[Rows from an object dataset]
☆ ☆ ☆

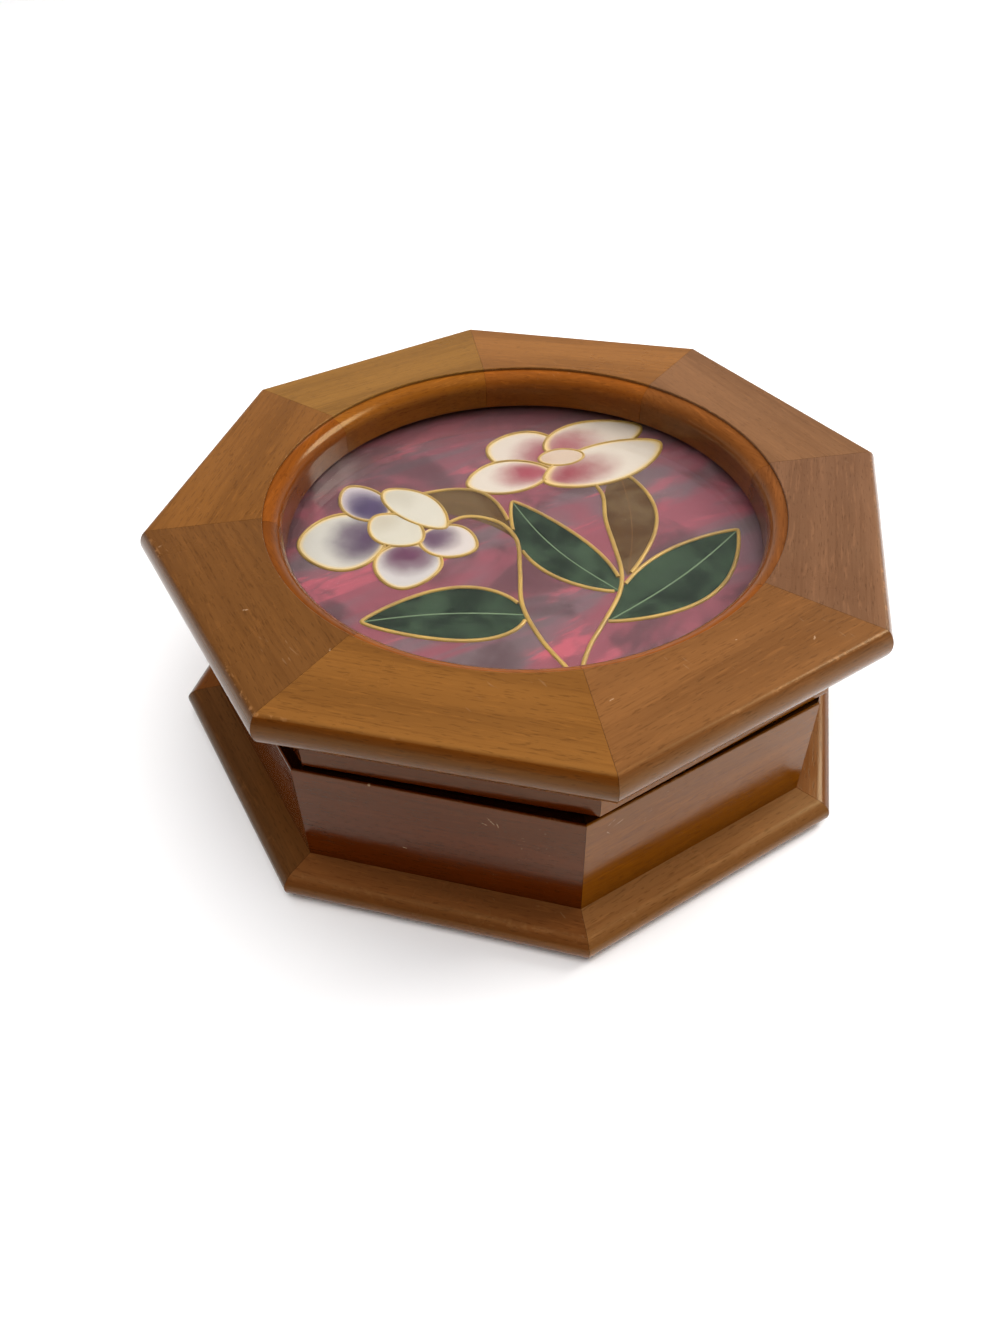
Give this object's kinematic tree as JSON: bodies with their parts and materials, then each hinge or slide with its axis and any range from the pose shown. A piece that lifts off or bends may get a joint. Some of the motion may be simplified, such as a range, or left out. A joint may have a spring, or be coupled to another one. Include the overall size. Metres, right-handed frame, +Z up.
{
  "type": "wooden jewelry box",
  "caption": "Octagonal wooden jewelry box with a loose mitred lid, whose round beaded opening frames a glazed flower picture.",
  "frame": {"origin": "centre of the box's underside, on the bottom board", "axes": "+Z up, -Y out of the front wall (wall_1), +X out of wall_3; walls 2, 4, 6 and 8 lie on the diagonals"},
  "size_m": [0.1612, 0.1613, 0.0568],
  "materials": {
    "lacquered_wood": "satin lacquer",
    "plain_wood": "bare, sanded",
    "glass": "clear, polished",
    "picture": "painted, with raised gold outlines"
  },
  "bodies": {
    "root": {"base_moulding_1": "lacquered_wood", "base_moulding_2": "lacquered_wood", "base_moulding_3": "lacquered_wood", "base_moulding_4": "lacquered_wood", "base_moulding_5": "lacquered_wood", "base_moulding_6": "lacquered_wood", "base_moulding_7": "lacquered_wood", "base_moulding_8": "lacquered_wood", "wall_1": "lacquered_wood", "wall_2": "lacquered_wood", "wall_3": "lacquered_wood", "wall_4": "lacquered_wood", "wall_5": "lacquered_wood", "wall_6": "lacquered_wood", "wall_7": "lacquered_wood", "wall_8": "lacquered_wood", "lid_rail_1": "lacquered_wood", "lid_rail_2": "lacquered_wood", "lid_rail_3": "lacquered_wood", "lid_rail_4": "lacquered_wood", "lid_rail_5": "lacquered_wood", "lid_rail_6": "lacquered_wood", "lid_rail_7": "lacquered_wood", "lid_rail_8": "lacquered_wood", "bottom_board": "plain_wood", "lid_glass": "glass", "picture_panel": "picture"}
  },
  "joints": []
}
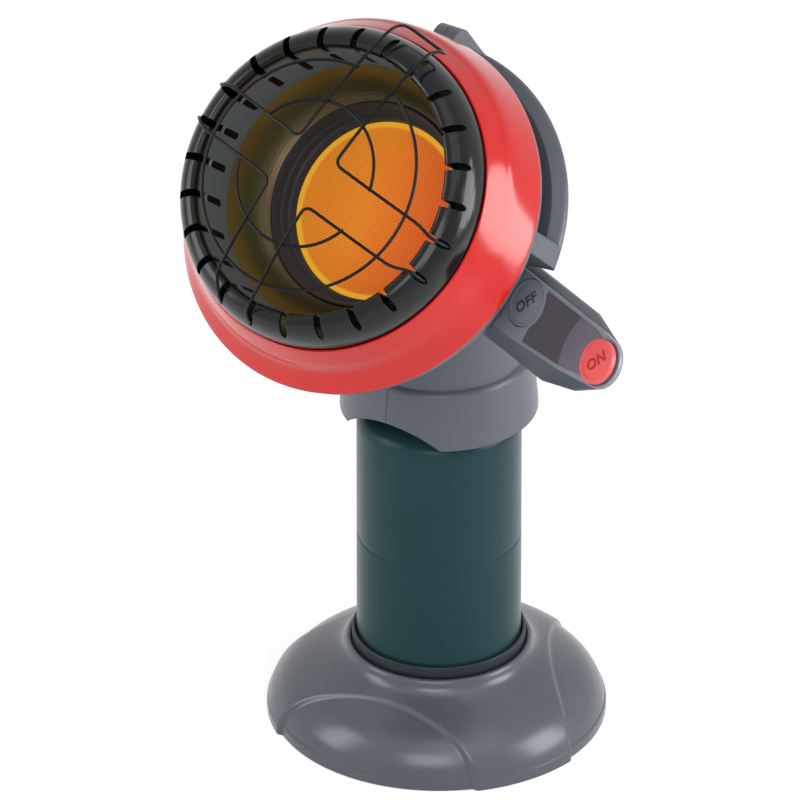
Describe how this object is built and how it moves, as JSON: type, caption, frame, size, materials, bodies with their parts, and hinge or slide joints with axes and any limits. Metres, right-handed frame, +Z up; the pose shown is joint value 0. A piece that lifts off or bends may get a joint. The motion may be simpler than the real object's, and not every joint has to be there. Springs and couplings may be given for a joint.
{
  "type": "portable propane heater",
  "caption": "Tilted radiant dish heater with a wire guard and a side control arm, screwed onto a gas cylinder that stands in a flared base.",
  "frame": {"origin": "centre of the base's underside, on the cylinder's axis", "axes": "+Z up along the cylinder, -Y the way the dish faces, +X towards the control arm"},
  "size_m": [0.304, 0.2945, 0.5071],
  "materials": {
    "grey_plastic": "satin",
    "dark_plastic": "satin",
    "rubber_black": "matte",
    "bottle_green": "satin",
    "brass": "turned",
    "red_gloss": "gloss",
    "on_coral": "satin",
    "black_enamel": "gloss",
    "guard_black": "satin",
    "mirror_steel": "polished",
    "steel": "brushed",
    "zinc": "die cast",
    "screw_steel": "zinc plated",
    "tile_orange": "glowing ceramic",
    "white_fibre": "ceramic",
    "label_charcoal": "satin print",
    "lead_black": "silicone",
    "copper": "drawn copper"
  },
  "bodies": {
    "base": {"base_bell": "grey_plastic", "base_sleeve": "dark_plastic", "base_pad": "rubber_black"},
    "bottle": {"bottle_lower": "bottle_green", "bottle_upper": "bottle_green", "bottle_collar": "bottle_green", "bottle_valve": "brass", "bottle_relief": "brass"},
    "seal": {"inlet_seal": "rubber_black"},
    "head": {"housing_left": "grey_plastic", "housing_right": "grey_plastic", "arm_shell": "grey_plastic", "housing_screws": "screw_steel", "red_shell": "red_gloss", "trim_ring": "black_enamel", "wire_guard": "guard_black", "reflector": "mirror_steel", "heat_shield": "steel", "burner_bezel": "black_enamel", "ceramic_tile": "tile_orange", "tile_gasket": "white_fibre", "burner_plenum": "steel", "mixer_tube": "steel", "gas_jet": "brass", "regulator_body": "zinc", "regulator_cap": "zinc", "depress_pin": "brass", "regulator_screws": "screw_steel", "supply_tube": "brass", "valve_body": "brass", "feed_tube": "brass", "pilot_bracket": "steel", "spark_electrode": "white_fibre", "thermocouple": "steel", "igniter_lead": "lead_black", "thermocouple_lead": "copper", "piezo_igniter": "dark_plastic", "tip_switch": "white_fibre", "control_panel": "grey_plastic", "label_plate": "label_charcoal", "button_guide": "dark_plastic", "panel_screws": "screw_steel", "off_spring": "steel", "on_spring": "steel"},
    "on_cap": {"on_button": "on_coral"},
    "off_cap": {"off_button": "grey_plastic"}
  },
  "joints": [
    {"name": "bottle_lift", "type": "slide", "parent": "base", "child": "bottle", "axis": [0, 0, 1], "range_m": [0, 0.05]},
    {"name": "seal_advance", "type": "slide", "parent": "bottle", "child": "seal", "axis": [0, 0, 1], "range_m": [0, 0.0045]},
    {"name": "head_unscrew", "type": "hinge", "parent": "seal", "child": "head", "pos_m": [0, 0, 0.228], "axis": [0, 0, 1], "range_deg": [0, 1260]},
    {"name": "on_press", "type": "slide", "parent": "head", "child": "on_cap", "axis": [0.3502, 0.7579, -0.5505], "range_m": [0, 0.0027], "stiffness_N_per_m": 600, "deforming": ["on_spring"]},
    {"name": "off_press", "type": "slide", "parent": "head", "child": "off_cap", "axis": [0.3502, 0.7579, -0.5505], "range_m": [0, 0.003], "stiffness_N_per_m": 800, "deforming": ["off_spring"]}
  ],
  "couplings": [
    {"joint": "seal_advance", "follows": "head_unscrew", "m_per_rad": 0.00020213}
  ]
}
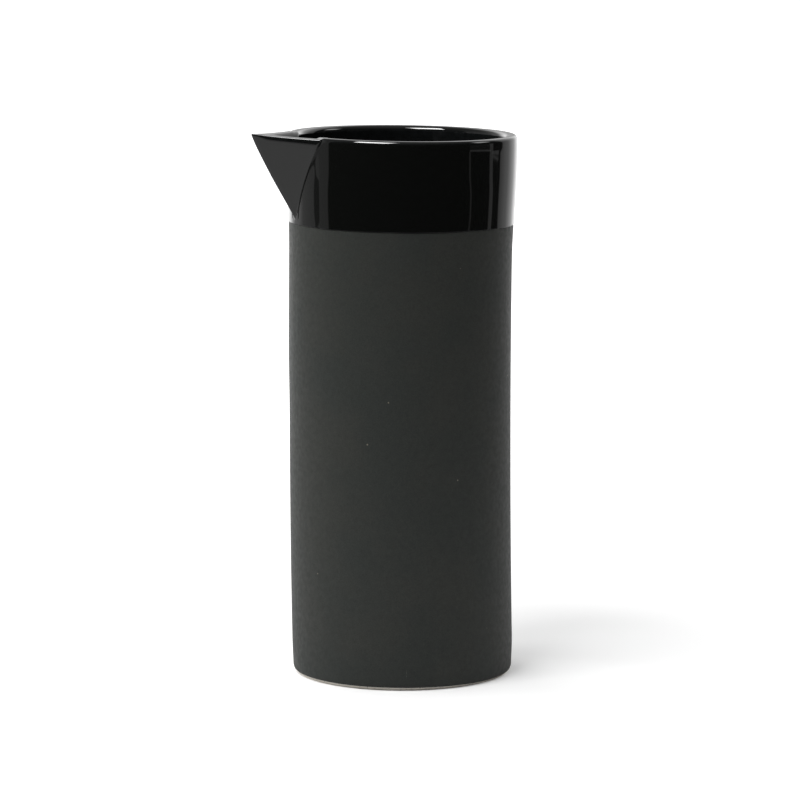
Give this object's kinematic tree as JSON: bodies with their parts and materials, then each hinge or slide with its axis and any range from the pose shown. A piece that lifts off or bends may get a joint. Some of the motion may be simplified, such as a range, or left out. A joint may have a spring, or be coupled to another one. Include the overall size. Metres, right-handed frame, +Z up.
{
  "type": "ceramic water jug",
  "caption": "Tall straight-sided ceramic water jug with a sharp folded pouring spout, a matte body, a glossy band at the rim and a glossy lining.",
  "frame": {"origin": "centre of the flat underside, on the axis of the cylindrical body", "axes": "+Z up along the body's axis; the spout points along -X; the jug is the same on both sides of the plane y = 0"},
  "size_m": [0.1148, 0.0956, 0.233],
  "materials": {
    "clay": "bare fired stoneware, sanded flat underneath",
    "matte_coat": "matte black coat with a fine speckle",
    "gloss_glaze": "glossy black glaze"
  },
  "bodies": {
    "root": {"base_disc": "clay", "body_wall": "clay", "spout": "clay", "matte_coat": "matte_coat", "rim_glaze": "gloss_glaze", "spout_glaze": "gloss_glaze", "inner_glaze": "gloss_glaze"}
  },
  "joints": []
}
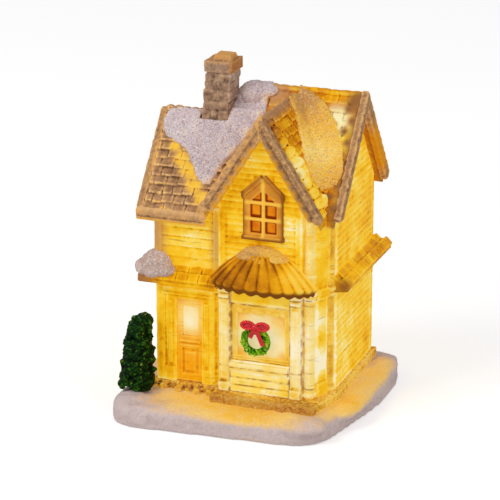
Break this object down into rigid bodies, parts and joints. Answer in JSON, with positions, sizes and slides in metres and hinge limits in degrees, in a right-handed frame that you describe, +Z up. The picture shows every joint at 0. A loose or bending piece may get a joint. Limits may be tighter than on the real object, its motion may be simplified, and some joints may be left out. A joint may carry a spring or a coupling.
{
  "type": "light-up christmas house",
  "caption": "Small snow-covered village house ornament with a bay, gabled roofs, chimney and bush, lit from inside by a pull-out battery light unit in its base.",
  "frame": {"origin": "under the middle of the snowy base, on the surface it stands on", "axes": "+Z up, the bay, door and awning face -Y, +X to the right as seen from the front"},
  "size_m": [0.0758, 0.0726, 0.1101],
  "materials": {
    "wall_glow": "cast resin, washed yellow paint, lit from inside",
    "trim_glow": "cast resin, amber wash over yellow, lit from inside",
    "roof_tan": "cast resin, dry-brushed tan shingles, lit from inside",
    "barge_brown": "cast resin, taupe paint",
    "snow_white": "cast resin, glittery lavender white snow",
    "snow_gold": "cast resin, snow glitter lit gold from below",
    "stone_brown": "cast resin, gritty brown stone",
    "chimney_stone": "cast resin, grey brown stonework",
    "pane_cream": "thin resin, cream paint, lit from behind",
    "window_amber": "thin resin, amber paint, lit from behind",
    "foliage": "cast resin, dark green with glitter",
    "wreath_green": "cast resin, bright green paint",
    "bow_red": "cast resin, glossy red paint",
    "unit_plastic": "moulded cream plastic",
    "board_green": "lacquered circuit board",
    "lamp": "clear epoxy lens of the lamp",
    "steel": "plated steel",
    "switch_black": "black plastic",
    "resistor_tan": "lacquered ceramic"
  },
  "bodies": {
    "root": {"snow_base": "snow_white", "stone_platform": "stone_brown", "wall_right": "wall_glow", "wall_left": "wall_glow", "wall_back_wing": "wall_glow", "wall_back_main": "wall_glow", "wall_main_left": "wall_glow", "wall_canted": "wall_glow", "wall_wing_lower": "wall_glow", "wall_wing_upper": "wall_glow", "shop_lintel": "wall_glow", "stall_wall": "wall_glow", "wall_gable": "wall_glow", "post_bay": "trim_glow", "post_corner": "trim_glow", "pilaster_left": "trim_glow", "pilaster_right": "trim_glow", "stall_board": "wall_glow", "shop_sill": "trim_glow", "shop_frame": "trim_glow", "shop_pane": "pane_cream", "window_frame": "barge_brown", "window_glass": "window_amber", "door_casing": "trim_glow", "door_leaf": "wall_glow", "door_glass": "pane_cream", "skirt_roof_left": "roof_tan", "skirt_roof_right": "roof_tan", "main_roof": "roof_tan", "wing_roof": "roof_tan", "gable_roof": "roof_tan", "barge_left": "barge_brown", "barge_right": "barge_brown", "rake_right": "barge_brown", "rake_left": "barge_brown", "wing_fascia": "barge_brown", "awning": "trim_glow", "awning_snow": "snow_gold", "chimney_stack": "chimney_stone", "chimney_cap": "chimney_stone", "roof_snow": "snow_white", "valley_snow": "snow_gold", "skirt_snow": "snow_white", "bush": "foliage", "wreath": "wreath_green", "wreath_bow": "bow_red"},
    "light_unit": {"housing_cup": "unit_plastic", "housing_lid": "unit_plastic", "circuit_board": "board_green", "led": "lamp", "resistor": "resistor_tan", "button_cell_1": "steel", "button_cell_2": "steel", "button_cell_3": "steel", "contact_upper": "steel", "switch_case": "switch_black"},
    "battery_hatch": {"battery_door": "unit_plastic", "contact_lower": "steel"},
    "hatch_screw": {"door_screw": "steel"},
    "switch_knob": {"switch_slider": "switch_black"}
  },
  "joints": [
    {"name": "light_unit_pull", "type": "slide", "parent": "root", "child": "light_unit", "axis": [0, 0, -1], "range_m": [0, 0.026]},
    {"name": "battery_door_swing", "type": "hinge", "parent": "light_unit", "child": "battery_hatch", "pos_m": [0.002, -0.0087, 0.0013], "axis": [-1, 0, 0], "range_deg": [0, 80]},
    {"name": "door_screw_turn", "type": "hinge", "parent": "battery_hatch", "child": "hatch_screw", "pos_m": [0.01187, 0.0057, 0.0005], "axis": [0, 0, -1], "continuous": true},
    {"name": "switch_slide", "type": "slide", "parent": "light_unit", "child": "switch_knob", "axis": [1, 0, 0], "range_m": [0, 0.0024]}
  ]
}
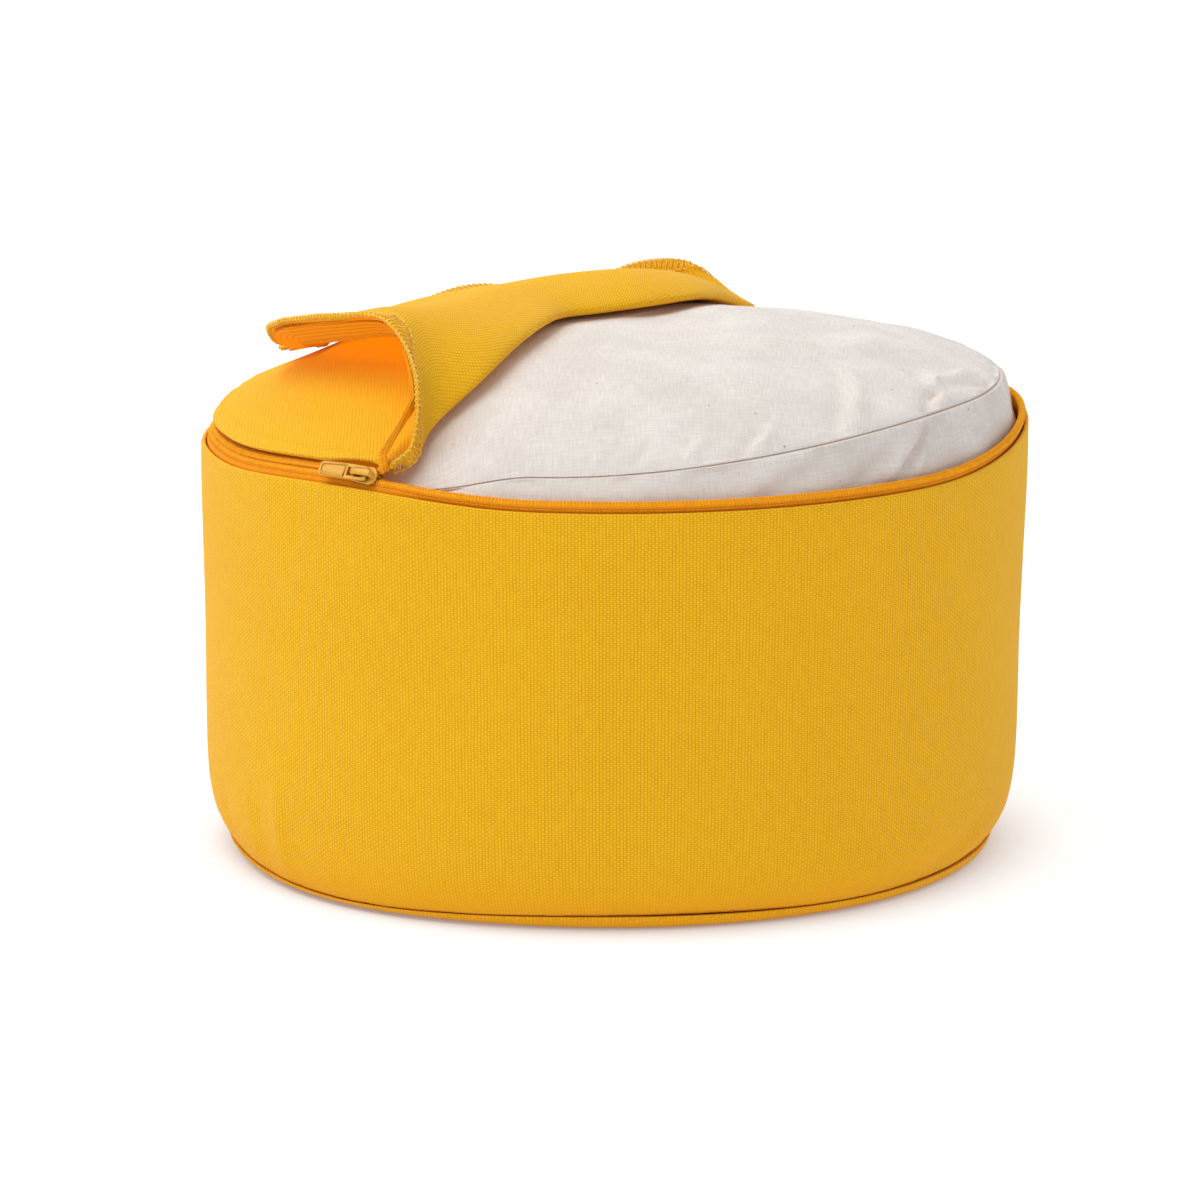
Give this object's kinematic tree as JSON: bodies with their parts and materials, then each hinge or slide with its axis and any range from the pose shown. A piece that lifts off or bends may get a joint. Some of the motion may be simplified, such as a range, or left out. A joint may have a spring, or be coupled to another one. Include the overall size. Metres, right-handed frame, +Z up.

☆ ☆ ☆

Set task> Only lines with the string "loose" belong in your answer; copy each one.

Worked answer>
  "caption": "Octagonal wooden jewelry box with a loose mitred lid, whose round beaded opening frames a glazed flower picture.",
Break this object down into rigid bodies, parts and joints. Answer in JSON, with positions, sizes and slides in metres and hinge limits in degrees, in a right-handed frame that you describe, +Z up. The picture shows every joint at 0. A loose or bending piece may get a joint. Limits may be tighter than on the real object, its motion may be simplified, and some joints may be left out. A joint may carry a spring or a coupling.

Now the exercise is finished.